After the cast and crew had eaten a super-late celebratory dinner at IHOP, Julian noticed that Walt dropped everyone else off first, although he had passed through her subdivision once already. Alone in the car Julian was suddenly extremely nervous about the stupid eclipse coin. Walt hadn't seemed offish during the after-play hubub, but he hadn't seemed as friendly as usual either. 


"You did really great tonight Julian....it's kind of cathartic isn't it? Theater is like therapy. You meet your demons..."


Julian didn't want to talk about her demons. "Yeah..." The wound through the alternating light and dark patches created by the streetlights in silence. 


Walt took a deep breath. "...Julian?"

"Yeah" Julian was waiting for the let down with the sort of macabre anticipation one feels when walking by a run-over animal.
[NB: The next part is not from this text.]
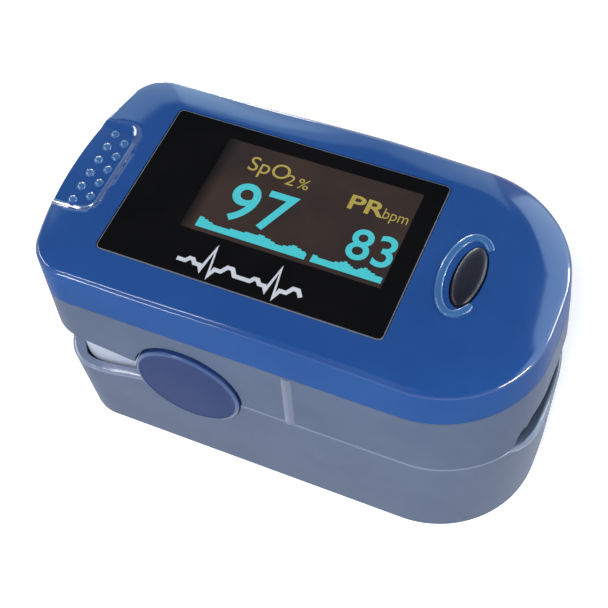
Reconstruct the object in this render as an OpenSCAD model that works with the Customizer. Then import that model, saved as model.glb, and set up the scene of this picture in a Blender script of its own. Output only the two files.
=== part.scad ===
// Fingertip pulse oximeter: a sprung clip of two hinged halves, with a display, a power
// button, two finger pads with an optical sensor, and two AAA cells behind a sliding door.
// Frame: origin at the centre of the footprint, +X to the finger opening, +Z up.

/* [Body] */
// Overall length, grip end to finger end
body_l = 59.2; // [58.8:0.2:60]
// Overall width across the side walls
body_w = 30.6; // [30.4:0.2:31.4]
// Overall height, without the button's crown
body_h = 32.6; // [32.4:0.1:33]
// Height of the parting line between the two halves
parting_z = 16.7; // [16.6:0.05:16.9]
// Height where the top cover meets the upper housing
cover_z = 26.35; // [26.2:0.05:26.6]
// Thickness of the moulded walls
wall = 1.3; // [1.2:0.05:1.4]
// Corner radius at the finger end, in plan
finger_end_r = 12.5; // [11.5:0.5:13]
// Corner radius at the grip end, in plan
grip_end_r = 4.8; // [4.4:0.2:5.2]

/* [Display] */
// Length of the display window
window_l = 33.4; // [32.8:0.2:34]
// Width of the display window
window_w = 21.4; // [21:0.2:22]
// Thickness of the display window
window_t = 0.8; // [0.7:0.05:0.9]

/* [Button] */
// Length of the oval power button
button_l = 8; // [7.6:0.2:8.4]
// Width of the oval power button
button_w = 3.1; // [2.9:0.1:3.3]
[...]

Walt was a nice guy and Julian figured he didn't know how to tell her he wasn't really interested. 
"...uh..." He fiddled with the A/C. "...I" Julian sighed silently to herself. 
Walt started again as he pulled onto her street. "um...don't psych yourself out for tomorrow. It's hard to repeat a really good performance when you focus too much on other people's expectations instead of...whatever it was--that made it seem real. You'll be incredible, like you always are."

Julian opened the door guessing correctly that that wasn't what Walt had intended to say. She couldn't even stop herself from feeling giddy at his last compliment even though she believed she knew that he had given it out of pity. 

As Julian walked into her front room, Walt slapped the steering wheel punishing the poor Corolla for his own hesitancy.